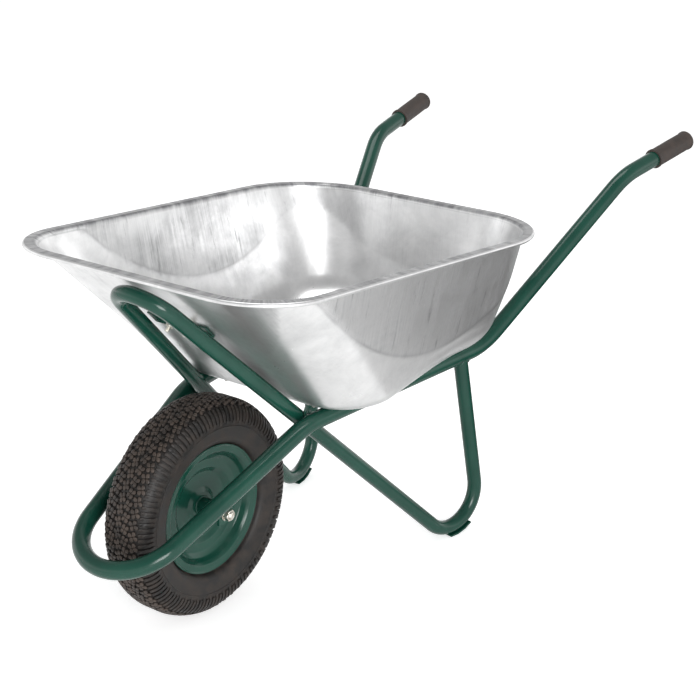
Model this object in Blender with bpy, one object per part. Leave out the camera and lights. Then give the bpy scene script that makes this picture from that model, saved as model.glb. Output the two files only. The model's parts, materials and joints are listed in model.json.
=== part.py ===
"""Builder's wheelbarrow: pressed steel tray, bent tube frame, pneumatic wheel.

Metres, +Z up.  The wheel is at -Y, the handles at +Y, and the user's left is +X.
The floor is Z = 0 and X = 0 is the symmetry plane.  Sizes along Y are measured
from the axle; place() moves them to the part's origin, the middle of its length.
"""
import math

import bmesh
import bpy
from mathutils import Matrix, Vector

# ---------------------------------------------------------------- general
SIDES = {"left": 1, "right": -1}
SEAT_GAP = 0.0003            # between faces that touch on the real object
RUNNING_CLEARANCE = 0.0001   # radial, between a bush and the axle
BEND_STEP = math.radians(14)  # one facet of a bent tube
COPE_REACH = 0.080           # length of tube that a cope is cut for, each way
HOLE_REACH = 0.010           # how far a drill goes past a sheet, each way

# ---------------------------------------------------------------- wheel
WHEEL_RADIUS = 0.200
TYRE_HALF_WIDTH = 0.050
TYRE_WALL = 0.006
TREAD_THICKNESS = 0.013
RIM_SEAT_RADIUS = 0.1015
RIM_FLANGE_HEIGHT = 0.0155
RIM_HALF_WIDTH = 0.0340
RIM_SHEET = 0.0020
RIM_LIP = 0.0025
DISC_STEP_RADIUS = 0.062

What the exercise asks
Copy out the full listing exactly.

Answer for this exercise
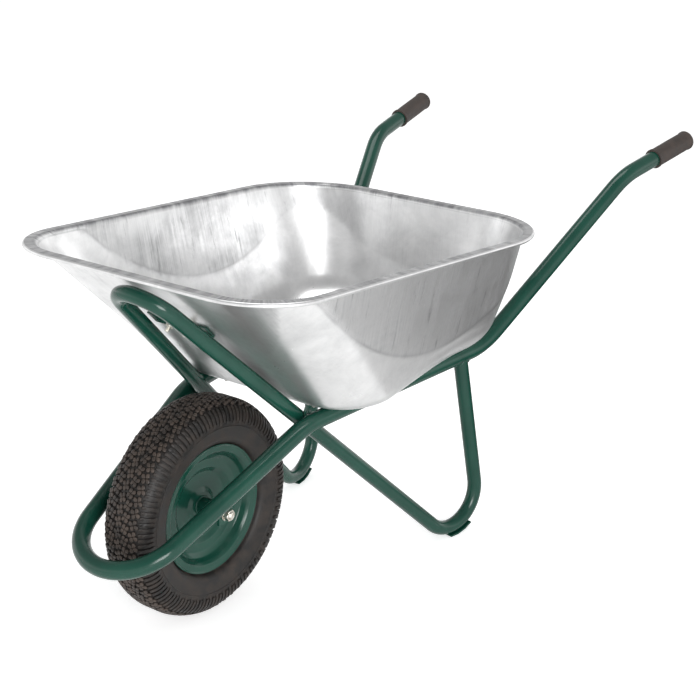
Model this object in Blender with bpy, one object per part. Leave out the camera and lights. Then give the bpy scene script that makes this picture from that model, saved as model.glb. Output the two files only. The model's parts, materials and joints are listed in model.json.
=== part.py ===
"""Builder's wheelbarrow: pressed steel tray, bent tube frame, pneumatic wheel.

Metres, +Z up.  The wheel is at -Y, the handles at +Y, and the user's left is +X.
The floor is Z = 0 and X = 0 is the symmetry plane.  Sizes along Y are measured
from the axle; place() moves them to the part's origin, the middle of its length.
"""
import math

import bmesh
import bpy
from mathutils import Matrix, Vector

# ---------------------------------------------------------------- general
SIDES = {"left": 1, "right": -1}
SEAT_GAP = 0.0003            # between faces that touch on the real object
RUNNING_CLEARANCE = 0.0001   # radial, between a bush and the axle
BEND_STEP = math.radians(14)  # one facet of a bent tube
COPE_REACH = 0.080           # length of tube that a cope is cut for, each way
HOLE_REACH = 0.010           # how far a drill goes past a sheet, each way

# ---------------------------------------------------------------- wheel
WHEEL_RADIUS = 0.200
TYRE_HALF_WIDTH = 0.050
TYRE_WALL = 0.006
TREAD_THICKNESS = 0.013
RIM_SEAT_RADIUS = 0.1015
RIM_FLANGE_HEIGHT = 0.0155
RIM_HALF_WIDTH = 0.0340
RIM_SHEET = 0.0020
RIM_LIP = 0.0025
DISC_STEP_RADIUS = 0.062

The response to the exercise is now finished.